* begin *

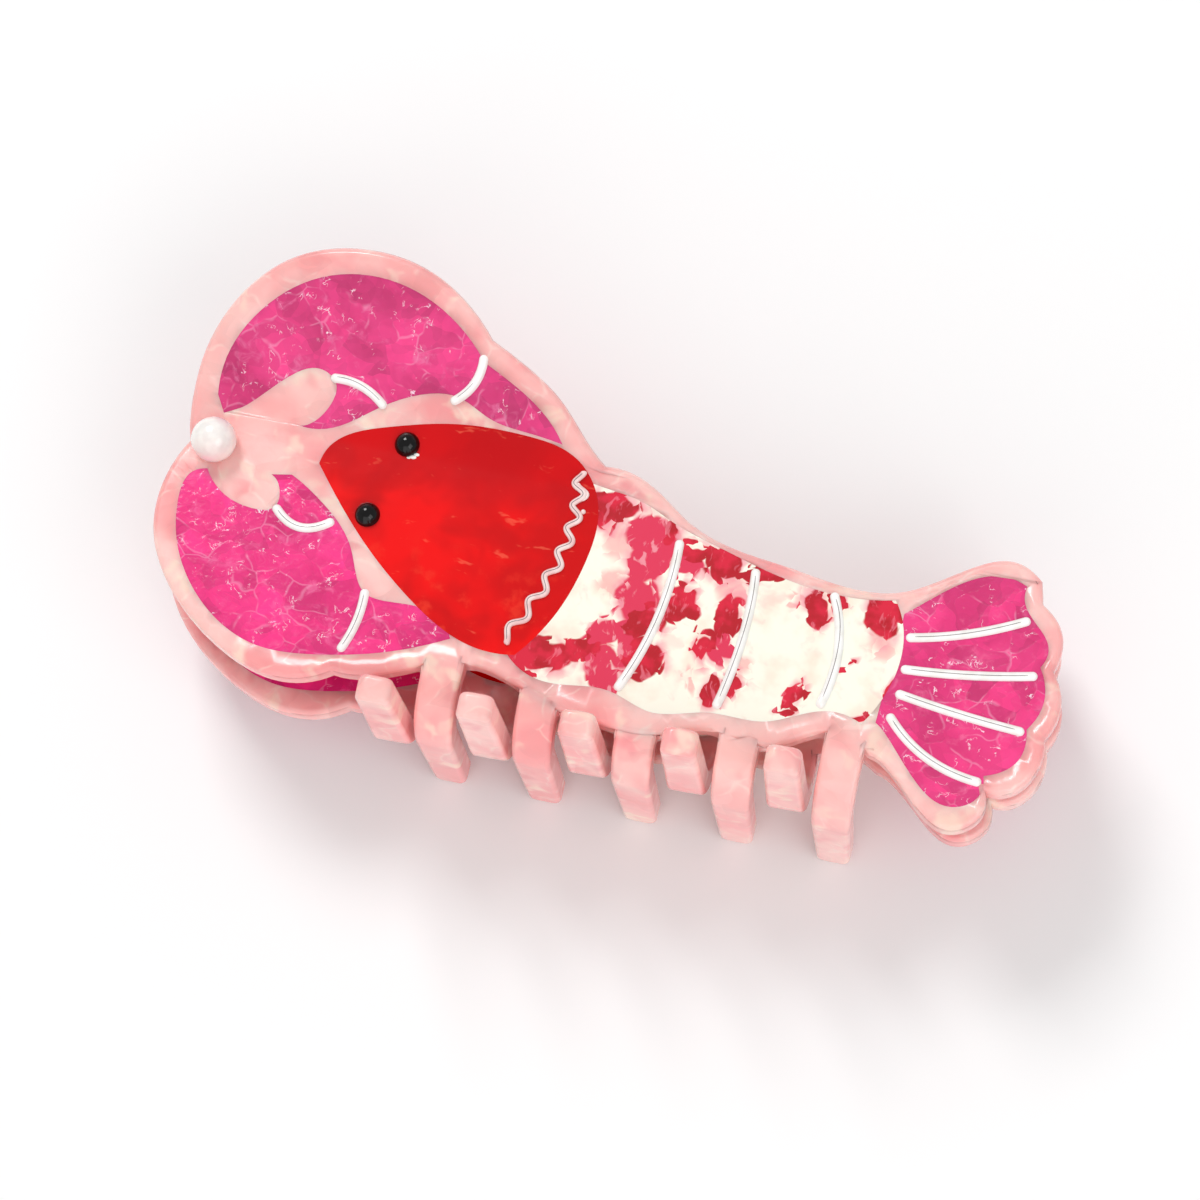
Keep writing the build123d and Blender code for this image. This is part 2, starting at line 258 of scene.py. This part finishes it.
def magenta(name, base, dark, light, seed):
    s = Shader(name)
    brightness, crease = shards(s, 4.2, seed)
    cloud = s.noise(0.14, 3.0, at=s.warped(0.2, 6.0))
    color = s.mix(s.ramp(cloud, 0.36, 0.66), dark, base)
    color = s.mix(1.0, color, soft_gray(s, brightness), "MULTIPLY")
    veil = s.ramp(s.noise(0.32, 4.0, 0.6, at=s.warped(0.25, 8.0)), 0.54, 0.74)
    color = s.mix(s.math("MULTIPLY", veil, 0.55), color, light)
    color = s.mix(s.math("MULTIPLY", crease, 0.28), color, srgb(255, 190, 220))
    fold = s.noise(0.55, 3.0, 0.55, at=s.warped(0.5, 3.0))
    ridge = s.math("ABSOLUTE", s.math("SUBTRACT", fold, 0.5))
    patchy = s.ramp(s.noise(0.5, 2.0, at=s.warped(0.2, 4.0)), 0.56, 0.66)
    glint = s.math("MULTIPLY", s.ramp(ridge, 0.02, 0.0), patchy)
    color = s.mix(glint, color, srgb(255, 226, 238))
    s.bump(s.math("ADD", s.noise(0.45, 3.0, at=s.warped(0.3, 4.0)), brightness), 0.25, 0.0005)
    return s.set(
        Base_Color=color, Roughness=0.15, Subsurface_Weight=0.2, Subsurface_Radius=(1.0, 0.3, 0.6),
        Subsurface_Scale=0.0015, Coat_Weight=0.5, Coat_Roughness=0.05,
    )


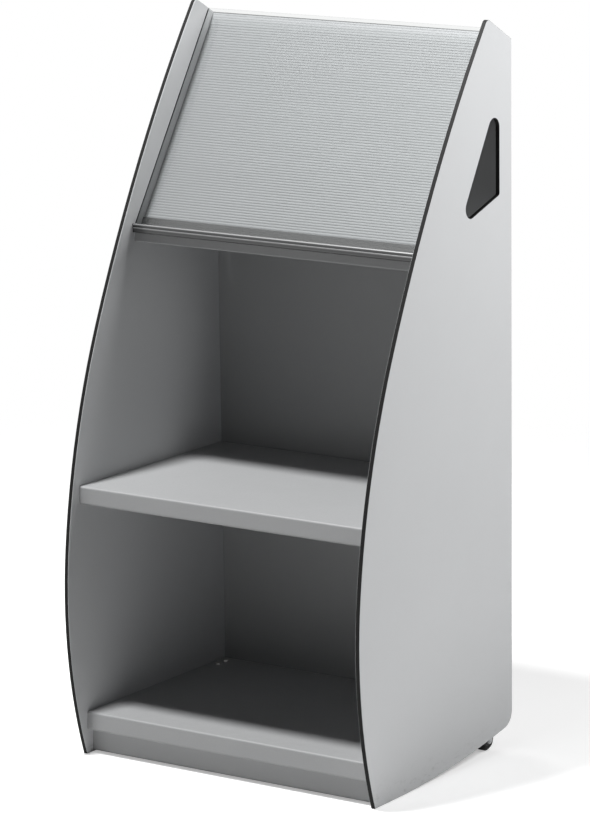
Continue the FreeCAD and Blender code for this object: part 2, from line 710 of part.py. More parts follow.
def ribbedPanel():
    """The display's back: a board with fine level ribs, cut as repeated grooves."""
    body = newDisplayBody("ribbed_panel")
    board = newSketch(body, "YZ", "ribbed_panelBoard")
    rectangle(board, "ribFront", "ribBack", "pocketFloor", "ribTop")
    pad(body, board, "2 * innerHalf", "ribbed_panelSlab", midplane=True)
    groove = newSketch(body, "YZ", "ribbed_panelGroove")
    middle = "pocketFloor + ribBottomMargin"
    polygon(groove, [
        ("ribFront", f"{middle} - ribGrooveMouth / 2"),
        ("ribFront + ribGrooveDepth", f"{middle} - ribGrooveFloor / 2"),
        ("ribFront + ribGrooveDepth", f"{middle} + ribGrooveFloor / 2"),
        ("ribFront", f"{middle} + ribGrooveMouth / 2"),
    ])
    cut = pocket(body, groove, None, "ribbed_panelGrooveCut")
    pattern = body.newObject("PartDesign::LinearPattern", "ribbed_panelRibs")
    pattern.Originals = [cut]
    pattern.Direction = (groove, ["V_Axis"])
    bind(pattern, "Occurrences", "ribCount")
    bind(pattern, "Length", "(ribCount - 1) * ribPitch")
    body.Tip = pattern
    doc.recompute()
    return body


def displayLedge():
    """The ledge extrusion: beaded nose, skirt, pocket floor and a channel for the ribbed panel."""
    body = newDisplayBody("display_ledge")
    section = newSketch(body, "YZ", "display_ledgeSection")
    channelTop = "pocketFloor + channelHeight"
    polygon(section, [
        noseCrest,
        facetFoot,
        beadFoot,
        grooveTop,
        grooveFoot,
        ribTop,
        ribFoot,
        skirtTop,
        skirtFoot,
        skirtBack,
        skirtRoot,
        ("ribBack - ledgeHeel", "trayFloor"),
        ("ribBack - ledgeHeel", "pocketFloor"),
        ("channelRear", "pocketFloor"),
        ("channelRear", channelTop),
        ("channelFront", channelTop),
        ("channelFront", "pocketFloor"),
        ("-grooveClearance", "pocketFloor"),
        ("-grooveClearance", "pocketFloor + ledgeLip"),
    ])
    bar = pad(body, section, "2 * innerHalf", "display_ledgeBar", midplane=True)
    roundCorners(body, bar, cornerSpots(section, [0, 1]), "ledgeBeadRadius", "display_ledgeBead")
    holes = newSketch(body, "XY", "display_ledgeRivetHoles", "trayFloor - sheetGauge")
    circles(holes, rivetSpots, "rivetRadius")
    pocket(body, holes, "ledgeWall + 2 * sheetGauge", "display_ledgeRivetDrill", backward=True)
    return body


def clearCover():
    """The clear sheet in front of the pocket; its sides stand in the panels' grooves."""
    body = newDisplayBody("clear_cover")
    outline = newSketch(body, "YZ", "clear_coverEdge")
    rectangle(outline, "0", "coverThickness", "pocketFloor", "coverTop")
    width = "2 * (innerHalf + grooveDepth - grooveFloorGap)"
    pad(body, outline, width, "clear_coverSheet", midplane=True)
    return body


# ---------------------------------------------------------------- tilt-back wheels
def wheelBody(label, side):
    """A body whose X axis is the axle, with local X = 0 in the middle of the wheel."""
    body = newBody(label)
    bind(body, "Placement.Base.x", "wheelCentreX" if side > 0 else "-wheelCentreX")
    bind(body, "Placement.Base.y", "axleY - overallDepth / 2")
    bind(body, "Placement.Base.z", "wheelRadius")
    return body


def turned(body, corners):
    section = newSketch(body, "XY", body.Label + "Section")
    polygon(section, corners)
    return revolve(body, section, body.Label + "Turning")


def tyre(label, side):
    """A rubber tyre with bevelled shoulders, pressed onto the hub."""
    body = wheelBody(label, side)
    half = "wheelWidth / 2"
    turned(body, [
        (f"-{half}", "hubRadius"),
        (f"{half}", "hubRadius"),
        (f"{half}", "wheelRadius - tyreShoulder"),
        (f"{half} - tyreShoulder", "wheelRadius"),
        (f"tyreShoulder - {half}", "wheelRadius"),
        (f"-{half}", "wheelRadius - tyreShoulder"),
    ])
    return body


def hub(label, side):
    """A nylon hub with a dished face on each side of its bearing sleeve."""
    body = wheelBody(label, side)
    half, bore, sleeve = "wheelWidth / 2", "axleRadius + axleClearance", "axleHeadRadius + 1"
    turned(body, [
        (f"-{half}", bore),
        (f"{half}", bore),
        (f"{half}", sleeve),
        (f"{half} - hubRecess", sleeve),
        (f"{half} - hubRecess", "hubRadius"),
        (f"hubRecess - {half}", "hubRadius"),
        (f"hubRecess - {half}", sleeve),
        (f"-{half}", sleeve),
    ])
    return body


def axle(label, side):
    """A solid rivet with a flat head at each end."""
    body = wheelBody(label, side)
    turned(body, [
        ("-(forkHalf + axleHeadHeight)", "0"),
        ("forkHalf + axleHeadHeight", "0"),
        ("forkHalf + axleHeadHeight", "axleHeadRadius"),
        ("forkHalf", "axleHeadRadius"),
        ("forkHalf", "axleRadius"),
        ("-forkHalf", "axleRadius"),
        ("-forkHalf", "axleHeadRadius"),
        ("-(forkHalf + axleHeadHeight)", "axleHeadRadius"),
    ])
    return body


def castorBracket(label, side):
    """A folded fork under the bottom shelf: a top plate and two tapered cheeks with rounded feet."""
    body = wheelBody(label, side)
    top = "bracketTop - wheelRadius"
    shoulder = "cheekShoulder - wheelRadius"
    cheekCorners = [
        ("cheekFootHalf", "0"),
        ("cheekTopHalf", shoulder),
        ("cheekTopHalf", top),
        ("-cheekTopHalf", top),
        ("-cheekTopHalf", shoulder),
        ("-cheekFootHalf", "0"),
    ]
    plate = newSketch(body, "YZ", label + "Plate")
    rectangle(plate, "-cheekTopHalf", "cheekTopHalf", f"{top} - cheekThickness", top)
    pad(body, plate, "2 * forkHalf", label + "TopPlate", midplane=True)
    for name, offset, backward in (("Outer", "forkHalf", True), ("Inner", "-forkHalf", False)):
        outline = newSketch(body, "YZ", f"{label}{name}Outline", offset)
        polygon(outline, cheekCorners)
        pad(body, outline, "cheekThickness", f"{label}{name}Cheek", backward=backward)
        foot = newSketch(body, "YZ", f"{label}{name}FootOutline", offset)
        circles(foot, [("0", "0")], "cheekFootHalf")
        cheek = pad(body, foot, "cheekThickness", f"{label}{name}Foot", backward=backward)
    folds = edgesAlongY(cheek, [(reach, size("bracketTop") - size("wheelRadius"))
                                for reach in (-size("forkHalf"), size("forkHalf"))])
    fold = body.newObject("PartDesign::Fillet", label + "Folds")
    fold.Base = (cheek, folds)
    bind(fold, "Radius", "cheekThickness")
    doc.recompute()
    holes = newSketch(body, "YZ", label + "AxleHole")
    circles(holes, [("0", "0")], "axleRadius")
    pocket(body, holes, None, label + "AxleDrill")
    drill = newSketch(body, "XY", label + "ScrewHoles", f"{top} - 2 * cheekThickness")
    circles(drill, castorScrewSpots, "holeRadius")
    pocket(body, drill, "3 * cheekThickness", label + "ScrewDrill", backward=True)
    return body


# ---------------------------------------------------------------- fasteners
def hexPrism(halfWidth, start, end):
    """A six-sided prism along +X."""
    radius = halfWidth / cos(radians(30))
    corners = [Vector(start, radius * cos(radians(60 * turn)), radius * sin(radians(60 * turn)))
               for turn in range(7)]
    return Part.Face(Part.makePolygon(corners)).extrude(Vector(end - start, 0, 0))


def hexScrew(length, headHeight):
    """A screw along +X: its six-sided head stands in front of X = 0, its shank runs to length."""
    head = hexPrism(size("screwHeadRadius"), -headHeight, 0)
    return head.fuse(Part.makeCylinder(size("screwRadius"), length, Vector(0, 0, 0), Vector(1, 0, 0)))


def rivet(length):
    """A rivet along +X: its tapered head stands in front of X = 0, its shank runs to length."""
    head, headHeight = size("rivetHeadRadius"), size("rivetHeadHeight")
    cap = Part.makeCone(head - size("headTaper") * headHeight, head, headHeight,
                        Vector(-headHeight, 0, 0), Vector(1, 0, 0))
    return cap.fuse(Part.makeCylinder(size("rivetRadius"), length, Vector(0, 0, 0), Vector(1, 0, 0)))


def hexNut(halfWidth, bore, height):
    """A nut along +X, its first face at X = 0."""
    prism = hexPrism(halfWidth, 0, height)
    return prism.cut(Part.makeCylinder(bore, height, Vector(0, 0, 0), Vector(1, 0, 0)))


def fastenerGroup(label, places, shape):
    """Identical fasteners as separate solids; each place is a point and a direction."""
    copies = []
    for point, direction in places:
        copy = shape.copy()
        copy.Placement = Placement(point, Rotation(Vector(1, 0, 0), direction))
        copies.append(copy)
    group = doc.addObject("Part::Feature", label)
    group.Label = label
    group.Shape = Part.makeCompound(copies)
    group.Placement.Base = Vector(0, -size("overallDepth") / 2, 0)
    subParts.append(group)
    return group


def panelScrews():
    """Screws from inside the rack through the end flanges into the side panels."""
    length = size("sheetGauge") + size("pilotDepth") - 0.5
    screw = hexScrew(length, size("screwHeadHeight"))
    start = size("innerHalf") - size("sheetGauge")
    pilots = doc.getObject("side_panel_rightPilots")
    centres = [geometry.Center for geometry in pilots.Geometry]
    for piece, spots in pilotSpots.items():
        own, centres = centres[:len(spots)], centres[len(spots):]
        places = [(Vector(start, point.x, point.y), Vector(1, 0, 0)) for point in own]
        places += [(Vector(-start, point.x, point.y), Vector(-1, 0, 0)) for point in own]
        fastenerGroup(piece + "_screws", places, screw)


def ledgeRivets():
    """Rivets from the pocket's floor through the ledge and the tray below it."""
    length = size("ledgeWall") + size("sheetGauge") + size("rivetHeadHeight")
    lean = radians(size("displayLean"))
    along, across = Vector(0, sin(lean), cos(lean)), Vector(0, cos(lean), -sin(lean))
    foot = Vector(0, size("displayFootY"), size("displayFootZ"))
    centres = [geometry.Center for geometry in doc.getObject("display_ledgeRivetHoles").Geometry]
    places = [(foot + Vector(centre.x, 0, 0) + across * centre.y + along * size("pocketFloor"), -along)
              for centre in centres]
    fastenerGroup("ledge_rivets", places, rivet(length))


def castorFasteners():
    """Low-headed screws down through the bottom shelf and the fork plates, with nuts below."""
    shelfTop = size("bottomShelfHeight")
    grip = size("sheetGauge") + size("cheekThickness")
    length = grip + size("nutHeight") + size("sheetGauge")
    screw = hexScrew(length, size("castorScrewHeadHeight"))
    nut = hexNut(size("nutHalfWidth"), size("screwRadius"), size("nutHeight"))
    centres = [geometry.Center for geometry in doc.getObject("castor_bracket_rightScrewHoles").Geometry]
    spots = [(side * size("wheelCentreX") + centre.x, size("axleY") + centre.y)
             for side in (-1, 1) for centre in centres]
    fastenerGroup("castor_screws", [(Vector(x, y, shelfTop), Vector(0, 0, -1)) for x, y in spots], screw)
    fastenerGroup("castor_nuts", [(Vector(x, y, shelfTop - grip), Vector(0, 0, -1)) for x, y in spots], nut)


# ---------------------------------------------------------------- the rack
sidePanel("side_panel_left", right=False)
sidePanel("side_panel_right", right=True)
backPanel()
shelf("middle_shelf", "middleShelfHeight", "middleShelfSetback", "middleShelfRear", "middleLip",
      middleShelfSpots)
bottomShelf()
plinth()
displayTray()
ribbedPanel()
displayLedge()
clearCover()
for name, side in (("left", -1), ("right", 1)):
    castorBracket(f"castor_bracket_{name}", side)
    axle(f"axle_{name}", side)
    hub(f"wheel_hub_{name}", side)
    tyre(f"wheel_tyre_{name}", side)
panelScrews()
ledgeRivets()
castorFasteners()

doc.recompute()
for item in doc.Objects:
    if "Invalid" in item.State or "Error" in item.State:
        raise RuntimeError(f"{item.Label}: {item.State}")
for piece in subParts:
    if piece.Shape.isNull() or not piece.Shape.isValid():
        raise RuntimeError(f"{piece.Label} has no valid shape")

os.makedirs("parts", exist_ok=True)
for piece in subParts:
    piece.Shape.exportStep(f"parts/{piece.Label}.step")
    print(piece.Label, len(piece.Shape.Solids), round(piece.Shape.Volume))
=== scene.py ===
import math

import bpy
from mathutils import Euler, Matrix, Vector


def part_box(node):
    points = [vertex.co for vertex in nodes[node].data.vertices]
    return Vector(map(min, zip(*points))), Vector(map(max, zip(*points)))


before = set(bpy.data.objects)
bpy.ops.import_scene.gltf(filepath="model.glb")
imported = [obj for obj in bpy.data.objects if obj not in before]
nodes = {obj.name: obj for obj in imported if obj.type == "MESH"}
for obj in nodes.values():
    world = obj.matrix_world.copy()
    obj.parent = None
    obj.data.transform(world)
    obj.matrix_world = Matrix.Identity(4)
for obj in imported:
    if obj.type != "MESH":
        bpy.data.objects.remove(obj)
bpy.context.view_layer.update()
scene = bpy.context.scene
print("frame loaded:", len(nodes), "nodes")


# a socket with arithmetic, so that shader maths reads as a formula
class Wire:
    def __init__(self, graph, socket):
        self.graph = graph
        self.socket = socket

    def maths(self, operation, *others):
        return self.graph.add("Math", {"operation": operation}, dict(enumerate((self, *others))))

    def __add__(self, other):
        return self.maths("ADD", other)

    def __sub__(self, other):
        return self.maths("SUBTRACT", other)

    def __mul__(self, other):
        return self.maths("MULTIPLY", other)

    def __rsub__(self, other):
        return self.graph.add("Math", {"operation": "SUBTRACT"}, {0: other, 1: self})

    __radd__ = __add__
    __rmul__ = __mul__

    # distance from 0
    def size(self):
        return self.maths("ABSOLUTE")

    # a noise from 0 to 1, moved to swing about 0
    def swing(self):
        return self - 0.5

    # 0 at low and 1 at high, with a smooth run between them; low may be the larger one
    def ramp(self, low, high):
        return self.graph.add("MapRange", {"interpolation_type": "SMOOTHSTEP"},
                              {"Value": self, "From Min": low, "From Max": high})

    # 1 from low to high and 0 outside, with a soft edge
    def band(self, low, high, edge):
        return self.ramp(low - edge, low) * self.ramp(high + edge, high)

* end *

*Prompt*
Working from the data above, extract solely the lines from the one containing "imported = [obj" through the one containing "bpy.data.objects.remove(obj)", exactly as they appear, both included.

*Answer to the problem*
imported = [obj for obj in bpy.data.objects if obj not in before]
nodes = {obj.name: obj for obj in imported if obj.type == "MESH"}
for obj in nodes.values():
    world = obj.matrix_world.copy()
    obj.parent = None
    obj.data.transform(world)
    obj.matrix_world = Matrix.Identity(4)
for obj in imported:
    if obj.type != "MESH":
        bpy.data.objects.remove(obj)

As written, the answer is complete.